Exercise prompt:
Find each line containing the string "from". Copy it.

Provided data:
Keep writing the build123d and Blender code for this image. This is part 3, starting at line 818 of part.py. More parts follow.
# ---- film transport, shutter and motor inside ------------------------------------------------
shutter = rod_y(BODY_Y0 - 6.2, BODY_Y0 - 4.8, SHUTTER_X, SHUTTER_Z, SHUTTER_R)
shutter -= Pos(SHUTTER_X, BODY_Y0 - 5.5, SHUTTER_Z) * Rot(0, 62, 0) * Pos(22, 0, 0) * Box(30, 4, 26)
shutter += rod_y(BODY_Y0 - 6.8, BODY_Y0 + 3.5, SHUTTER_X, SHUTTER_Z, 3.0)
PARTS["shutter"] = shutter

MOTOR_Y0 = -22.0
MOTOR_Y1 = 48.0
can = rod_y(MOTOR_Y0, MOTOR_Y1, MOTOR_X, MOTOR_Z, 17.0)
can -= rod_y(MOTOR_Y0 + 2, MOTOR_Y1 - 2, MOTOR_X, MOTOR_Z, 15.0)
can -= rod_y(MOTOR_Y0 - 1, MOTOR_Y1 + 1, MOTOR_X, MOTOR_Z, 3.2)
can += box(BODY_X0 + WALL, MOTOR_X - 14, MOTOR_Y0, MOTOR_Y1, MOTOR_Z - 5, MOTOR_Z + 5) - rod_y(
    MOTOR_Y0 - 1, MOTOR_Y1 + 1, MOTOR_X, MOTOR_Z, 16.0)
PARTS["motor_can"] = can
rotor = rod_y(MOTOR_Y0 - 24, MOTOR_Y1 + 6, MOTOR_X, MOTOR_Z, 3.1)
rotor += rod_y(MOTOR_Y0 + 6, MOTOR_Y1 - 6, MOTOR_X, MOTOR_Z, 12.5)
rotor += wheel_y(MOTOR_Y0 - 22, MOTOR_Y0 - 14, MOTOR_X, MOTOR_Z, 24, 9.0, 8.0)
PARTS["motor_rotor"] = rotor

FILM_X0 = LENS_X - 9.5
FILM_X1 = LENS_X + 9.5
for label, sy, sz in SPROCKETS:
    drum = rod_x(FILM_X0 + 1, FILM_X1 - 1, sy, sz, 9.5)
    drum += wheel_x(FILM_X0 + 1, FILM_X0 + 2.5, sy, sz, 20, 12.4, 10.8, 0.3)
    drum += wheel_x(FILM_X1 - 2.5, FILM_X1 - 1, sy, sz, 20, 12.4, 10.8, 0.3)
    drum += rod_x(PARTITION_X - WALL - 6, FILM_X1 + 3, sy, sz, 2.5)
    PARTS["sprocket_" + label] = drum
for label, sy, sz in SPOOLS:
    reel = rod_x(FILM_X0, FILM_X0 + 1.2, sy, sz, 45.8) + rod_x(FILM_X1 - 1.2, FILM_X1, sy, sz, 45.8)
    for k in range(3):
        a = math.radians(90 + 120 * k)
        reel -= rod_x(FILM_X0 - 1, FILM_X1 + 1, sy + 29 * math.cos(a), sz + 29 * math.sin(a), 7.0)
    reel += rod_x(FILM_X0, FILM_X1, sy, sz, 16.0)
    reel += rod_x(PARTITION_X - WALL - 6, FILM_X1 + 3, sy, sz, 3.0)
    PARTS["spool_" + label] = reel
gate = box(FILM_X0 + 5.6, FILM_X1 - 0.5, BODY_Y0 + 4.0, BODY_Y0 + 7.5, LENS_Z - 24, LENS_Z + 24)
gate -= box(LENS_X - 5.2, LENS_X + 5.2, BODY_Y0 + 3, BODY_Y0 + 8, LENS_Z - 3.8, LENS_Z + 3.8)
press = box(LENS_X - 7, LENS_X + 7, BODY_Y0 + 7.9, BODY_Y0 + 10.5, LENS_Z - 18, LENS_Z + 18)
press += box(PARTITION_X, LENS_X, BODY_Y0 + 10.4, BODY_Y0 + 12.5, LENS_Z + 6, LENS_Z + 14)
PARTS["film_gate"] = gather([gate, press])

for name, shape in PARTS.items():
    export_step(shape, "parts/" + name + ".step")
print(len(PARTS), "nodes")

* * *

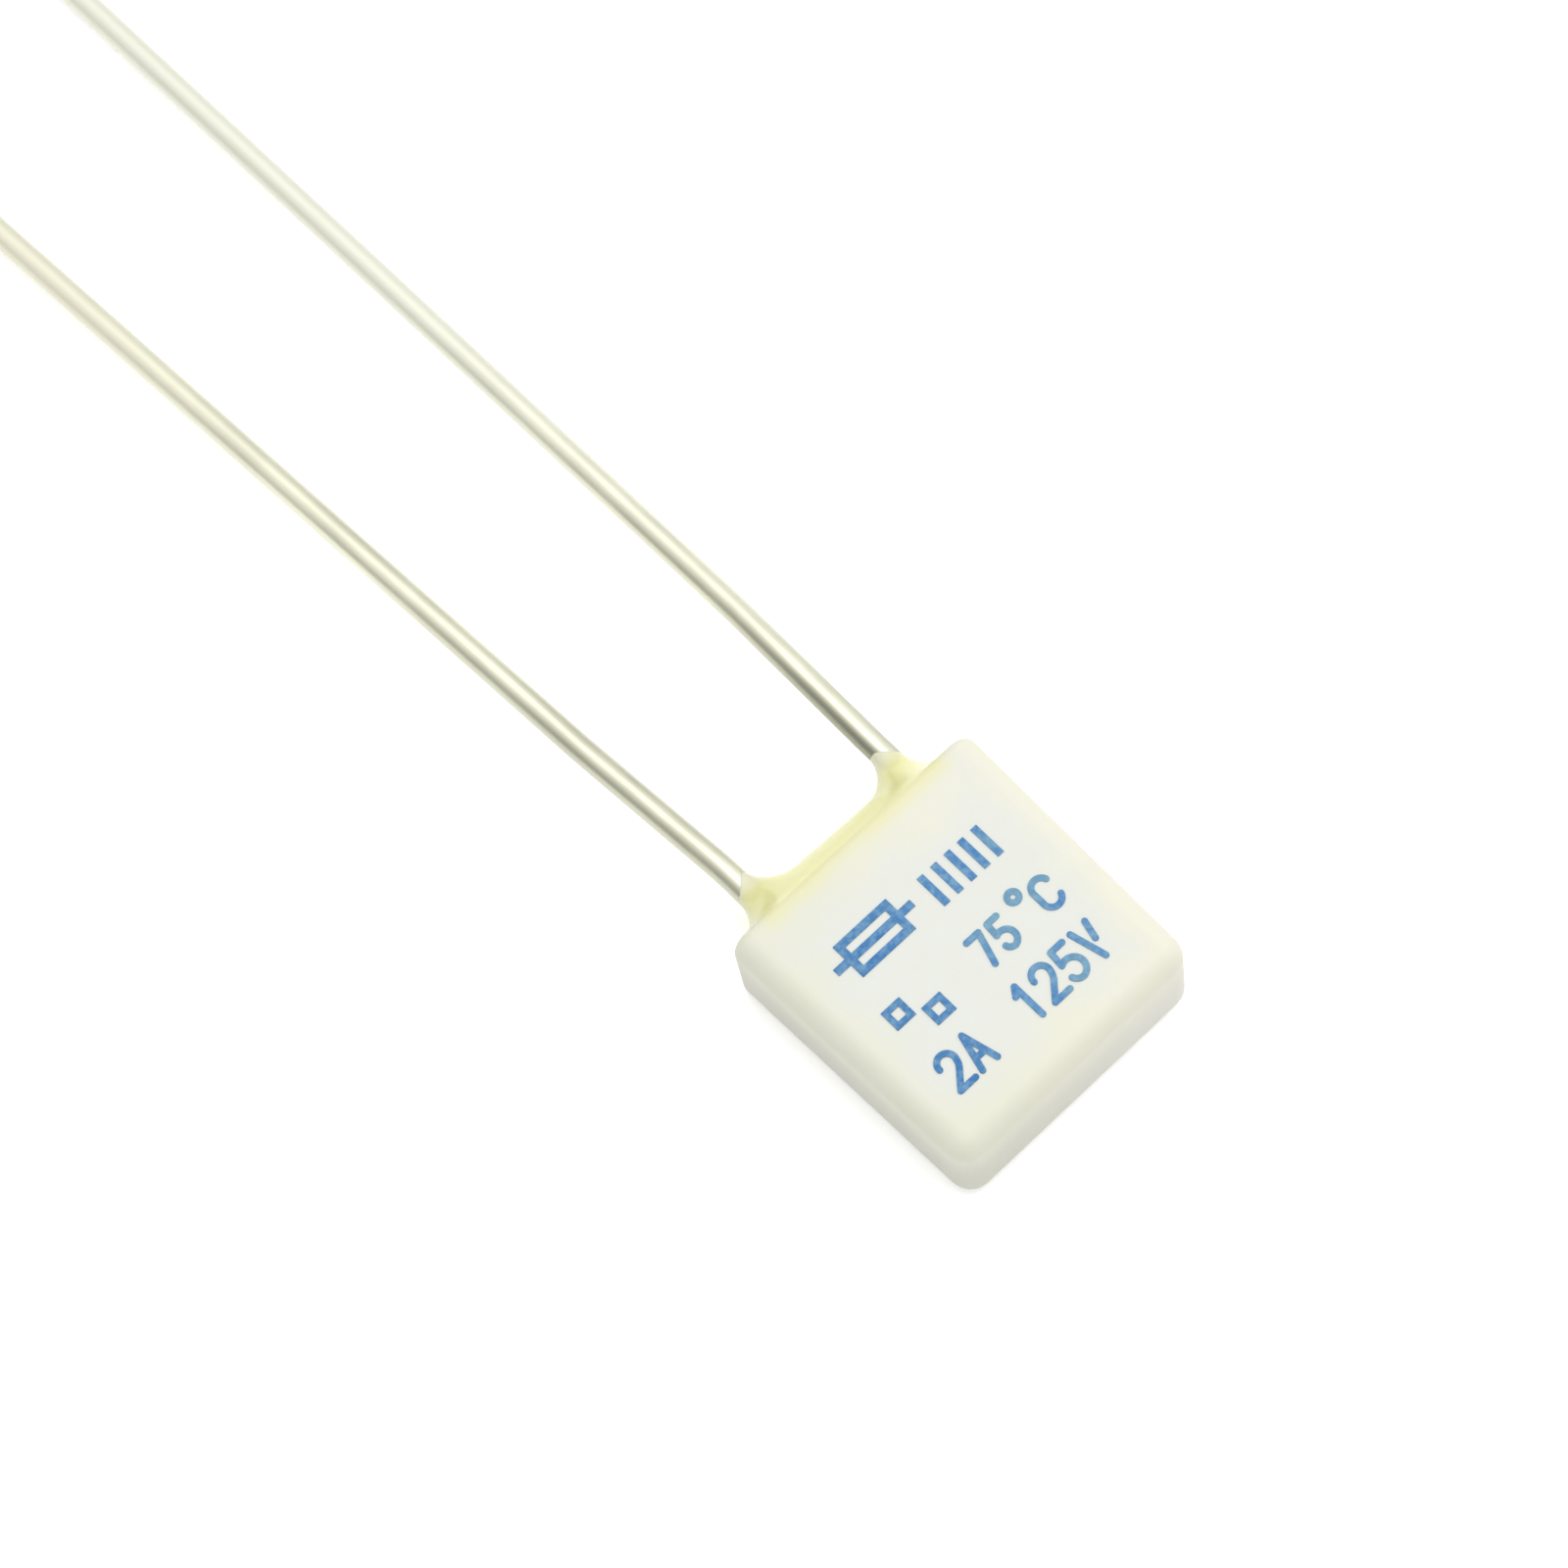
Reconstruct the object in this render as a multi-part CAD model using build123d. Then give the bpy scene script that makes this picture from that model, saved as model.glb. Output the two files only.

==

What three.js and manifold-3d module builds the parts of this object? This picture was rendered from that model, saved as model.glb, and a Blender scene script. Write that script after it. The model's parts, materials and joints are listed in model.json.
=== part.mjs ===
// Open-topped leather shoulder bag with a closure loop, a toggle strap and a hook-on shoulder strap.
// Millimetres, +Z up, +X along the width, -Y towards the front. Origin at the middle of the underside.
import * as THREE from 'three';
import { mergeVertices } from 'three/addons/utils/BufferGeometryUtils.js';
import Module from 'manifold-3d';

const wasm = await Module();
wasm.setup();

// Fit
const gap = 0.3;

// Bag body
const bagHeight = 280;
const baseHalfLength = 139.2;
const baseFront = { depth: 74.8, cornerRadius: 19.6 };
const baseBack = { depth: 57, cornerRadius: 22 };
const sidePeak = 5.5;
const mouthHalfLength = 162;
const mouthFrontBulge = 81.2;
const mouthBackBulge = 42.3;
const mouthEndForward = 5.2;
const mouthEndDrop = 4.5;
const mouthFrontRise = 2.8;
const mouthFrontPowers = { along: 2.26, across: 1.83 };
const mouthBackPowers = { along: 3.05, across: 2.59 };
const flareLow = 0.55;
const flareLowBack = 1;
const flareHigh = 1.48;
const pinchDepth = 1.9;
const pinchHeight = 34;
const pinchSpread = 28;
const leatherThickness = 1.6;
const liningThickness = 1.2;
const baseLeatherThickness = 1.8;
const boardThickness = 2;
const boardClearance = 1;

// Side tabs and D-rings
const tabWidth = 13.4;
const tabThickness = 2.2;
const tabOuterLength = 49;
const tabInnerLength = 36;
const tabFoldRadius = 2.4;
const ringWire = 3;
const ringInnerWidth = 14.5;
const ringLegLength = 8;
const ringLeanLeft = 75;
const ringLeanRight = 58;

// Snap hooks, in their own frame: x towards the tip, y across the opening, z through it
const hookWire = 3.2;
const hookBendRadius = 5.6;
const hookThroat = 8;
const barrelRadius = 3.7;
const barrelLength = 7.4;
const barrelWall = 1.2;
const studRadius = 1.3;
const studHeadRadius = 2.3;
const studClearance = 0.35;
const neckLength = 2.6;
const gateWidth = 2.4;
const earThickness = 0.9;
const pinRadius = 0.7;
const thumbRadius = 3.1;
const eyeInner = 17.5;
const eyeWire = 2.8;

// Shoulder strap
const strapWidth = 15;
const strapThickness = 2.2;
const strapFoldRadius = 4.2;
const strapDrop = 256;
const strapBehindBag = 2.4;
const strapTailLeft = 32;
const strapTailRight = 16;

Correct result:
Reconstruct the object in this render as a multi-part CAD model using build123d. Then give the bpy scene script that makes this picture from that model, saved as model.glb. Output the two files only.
What three.js and manifold-3d module builds the parts of this object? This picture was rendered from that model, saved as model.glb, and a Blender scene script. Write that script after it. The model's parts, materials and joints are listed in model.json.
import * as THREE from 'three';
import { mergeVertices } from 'three/addons/utils/BufferGeometryUtils.js';
import Module from 'manifold-3d';